Operation Anaconda was launched on March 1, 2002, in the Shah-i-Kot valley in southeastern Afghanistan south of Gardez, and it remains one of the largest U.S.-led offensives to occur in Iraq or Afghanistan since operations began in each country.
The massive operation took place over a seventy-square-mile area in extremely frigid temperatures that dropped to as low as fifteen degrees Fahrenheit at night in fighting positions that had to be established in mountains with altitudes higher than ten thousand feet. Well-trained Taliban fighters numbered in the hundreds, a considerably higher number than U.S. planners were aware of, and their tenacity as warriors was compounded by their intimate knowledge and mastery of the terrain.

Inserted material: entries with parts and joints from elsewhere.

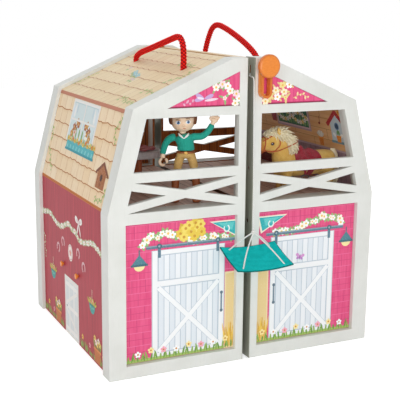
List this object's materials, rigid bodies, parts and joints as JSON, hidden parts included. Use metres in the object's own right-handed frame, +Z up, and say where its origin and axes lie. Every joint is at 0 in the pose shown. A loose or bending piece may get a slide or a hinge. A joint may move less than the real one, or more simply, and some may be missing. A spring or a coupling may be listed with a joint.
{
  "type": "toy barn",
  "caption": "Opening toy barn in two hinged halves with windowed lofts, fence fronts, rope handles, a cord hoist with a felt sling, a doll and a pony.",
  "frame": {"origin": "middle of the whole part's footprint, on the ground, between the two halves", "axes": "+X to the right as seen from the front, +Y from the front towards the hinges, +Z up"},
  "size_m": [0.3134, 0.3174, 0.356],
  "materials": {
    "frame_paint": "satin warm grey paint on board",
    "printed_board": "satin pink printed board",
    "roof_print": "satin printed shingles on board",
    "floor_print": "satin mauve printed board",
    "orange_wood": "satin orange lacquer",
    "hinge_steel": "satin",
    "magnet": "dull",
    "red_rope": "braided cord",
    "white_cord": "twisted thread",
    "teal_felt": "matt felt",
    "doll_wood": "satin painted wood",
    "doll_hair": "matt paint",
    "doll_jersey": "felt",
    "doll_cloth": "felt",
    "boot_wood": "satin paint",
    "pony_coat": "short flock",
    "pony_hair": "soft plush",
    "saddle_cloth": "felt",
    "table_wood": "satin paint"
  },
  "bodies": {
    "left_half": {"left_front_frame": "frame_paint", "left_front_panel": "printed_board", "left_front_gable": "printed_board", "left_front_rope_knot": "red_rope", "left_back_frame": "frame_paint", "left_back_panel": "printed_board", "left_back_gable": "printed_board", "left_back_rope_knot": "red_rope", "left_wall": "printed_board", "left_steep_roof": "roof_print", "left_upper_roof": "roof_print", "left_ground_floor": "floor_print", "left_loft_floor": "floor_print", "left_rope_handle": "red_rope", "left_lower_hinge_leaf": "hinge_steel", "left_lower_magnet": "magnet", "left_upper_hinge_leaf": "hinge_steel", "left_upper_magnet": "magnet", "front_wall_peg": "orange_wood", "back_wall_peg": "orange_wood", "lower_hinge_pin": "hinge_steel", "upper_hinge_pin": "hinge_steel", "doll_sweater": "doll_jersey", "doll_left_arm": "doll_jersey", "doll_right_arm": "doll_jersey", "doll_trousers": "doll_cloth", "doll_left_boot": "boot_wood", "doll_right_boot": "boot_wood", "loft_table": "table_wood"},
    "right_half": {"right_front_frame": "frame_paint", "right_front_panel": "printed_board", "right_front_gable": "printed_board", "right_front_rope_knot": "red_rope", "right_back_frame": "frame_paint", "right_back_panel": "printed_board", "right_back_gable": "printed_board", "right_back_rope_knot": "red_rope", "right_wall": "printed_board", "right_steep_roof": "roof_print", "right_upper_roof": "roof_print", "right_ground_floor": "floor_print", "right_loft_floor": "floor_print", "right_rope_handle": "red_rope", "right_lower_hinge_leaf": "hinge_steel", "right_lower_magnet": "magnet", "right_upper_hinge_leaf": "hinge_steel", "right_upper_magnet": "magnet", "hoist_cord": "white_cord", "pony_body": "pony_coat", "pony_mane": "pony_hair", "pony_tail": "pony_hair", "pony_saddle": "saddle_cloth"},
    "knob": {"hoist_knob": "orange_wood", "hoist_shaft": "orange_wood"},
    "latch": {"latch_loop": "orange_wood"},
    "sling": {"sling": "teal_felt", "sling_cords": "white_cord"},
    "doll_head": {"doll_head": "doll_wood", "doll_hair": "doll_hair"}
  },
  "joints": [
    {"name": "barn_open", "type": "hinge", "parent": "left_half", "child": "right_half", "pos_m": [0, 0.1565, 0], "axis": [0, 0, 1], "range_deg": [0, 180]},
    {"name": "knob_turn", "type": "hinge", "parent": "right_half", "child": "knob", "pos_m": [0.0137, -0.1138, 0.3168], "axis": [0, 1, 0], "range_deg": [-1190, 1545]},
    {"name": "sling_lift", "type": "slide", "parent": "right_half", "child": "sling", "axis": [0, 0, 1], "range_m": [-0.1, 0.13], "deforming": ["hoist_cord"]},
    {"name": "latch_swing", "type": "hinge", "parent": "right_half", "child": "latch", "pos_m": [0.0137, -0.1138, 0.3168], "axis": [0, 1, 0], "range_deg": [-90, 8]},
    {"name": "doll_head_turn", "type": "hinge", "parent": "left_half", "child": "doll_head", "pos_m": [-0.059, -0.0749, 0.2612], "axis": [0, 0, 1], "range_deg": [-60, 60]}
  ],
  "couplings": [
    {"joint": "sling_lift", "follows": "knob_turn", "m_per_rad": 0.0048}
  ]
}
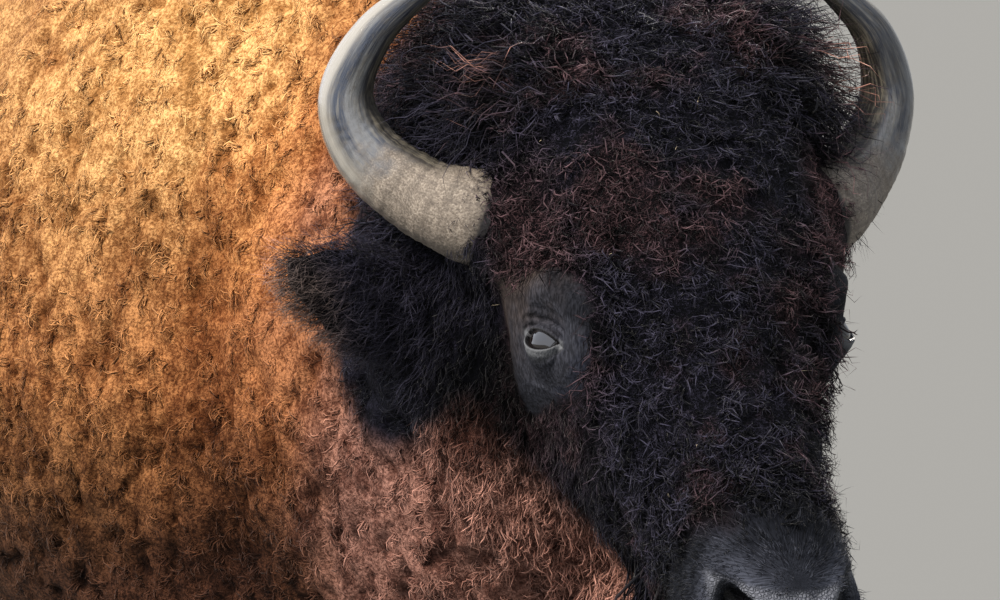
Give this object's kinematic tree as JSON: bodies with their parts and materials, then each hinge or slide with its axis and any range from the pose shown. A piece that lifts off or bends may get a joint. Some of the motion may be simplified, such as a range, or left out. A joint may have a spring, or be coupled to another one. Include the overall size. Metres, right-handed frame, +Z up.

“We were told to expect like a pocket of one hundred or so hard-core fighters, and everybody else would be local to the area. It was the other way around,” Crowder said. “There were big-wig hard-core fighters, hundreds of them. They were pretty smart about it; they were just waiting for us to come in.”
The mission, he said, “went south really fast.”
“We practiced going in at night, but when we got to the Shah-i-Kot valley for the mission, the sun had been out for about fifteen minutes; so we’re flying in over villages where there were people outside waving at us.”
He’s nervous, too, he said, because the helicopter flight is only his second one in country since the night of the crash. And the guy sitting next to him is the same one who sat next to him during the crash.
But Crowder had a lot more on his mind than helicopter crashes when he took that knee on the icy mountaintop, moving solely on instinct to put down the enemy fighter most willing to close with them on the landing zone.
While members of the pl
atoon engaged sporadic gunfire, firing the first live shots of their lives at human targets, Carracino was behind Crowder pulling his M24 rifle out of his bag and checking it over. Once organized and ready to move, the soldiers would march to a blocking position about five hundred meters up, even though it wasn’t the plan envisioned by the sniper team.
The wind was wickedly erratic, and there were close shots all around. Crowder was looking south toward an area where he’d heard rounds coming out every few seconds. What he saw was more than rocks and boulders staring back at him.
“I saw an Afghani wearing like a pizza hat, those hats that are rolled up. At first I second-guessed myself because it was all boulders and rocks, I didn’t know if it was the guy or not. Jason asked if I had something,” Crowder recalled. “I could see more than half the guy and I thought, ‘That’s kinda dumb,’ but then I thought, ‘He’s probably not alone.’”
With his M4 trained on the pizza-hatted shooter, Crowder took him on. “I put my red dot on him, acquired him as a target. I shot him twice, saw my rounds impact, and it kind of knocked him for a loop for a little bit, but he didn’t actually ever go down. He kind of recomposed himself and continued moving forward. So I took another few seconds, went through my breathing pattern one more time and slowed down and shot again.”
This time he had adjusted his hold from the enemy’s high chest area and beamed his lethal red dot on the man’s nose, squeezing the trigger that scored the kill.
“I saw it hit right on the base where the neck and the chest meet, and he went down. It was probably like 125 or 150 meters,” Crowder said, speculating that the Afghani hadn’t seen him because, as he points out himself, “I’m not a very tall man” and can easily disappear behind a boulder. But he may have seen Carracino, who is almost six feet tall, and the other platoon members behind him.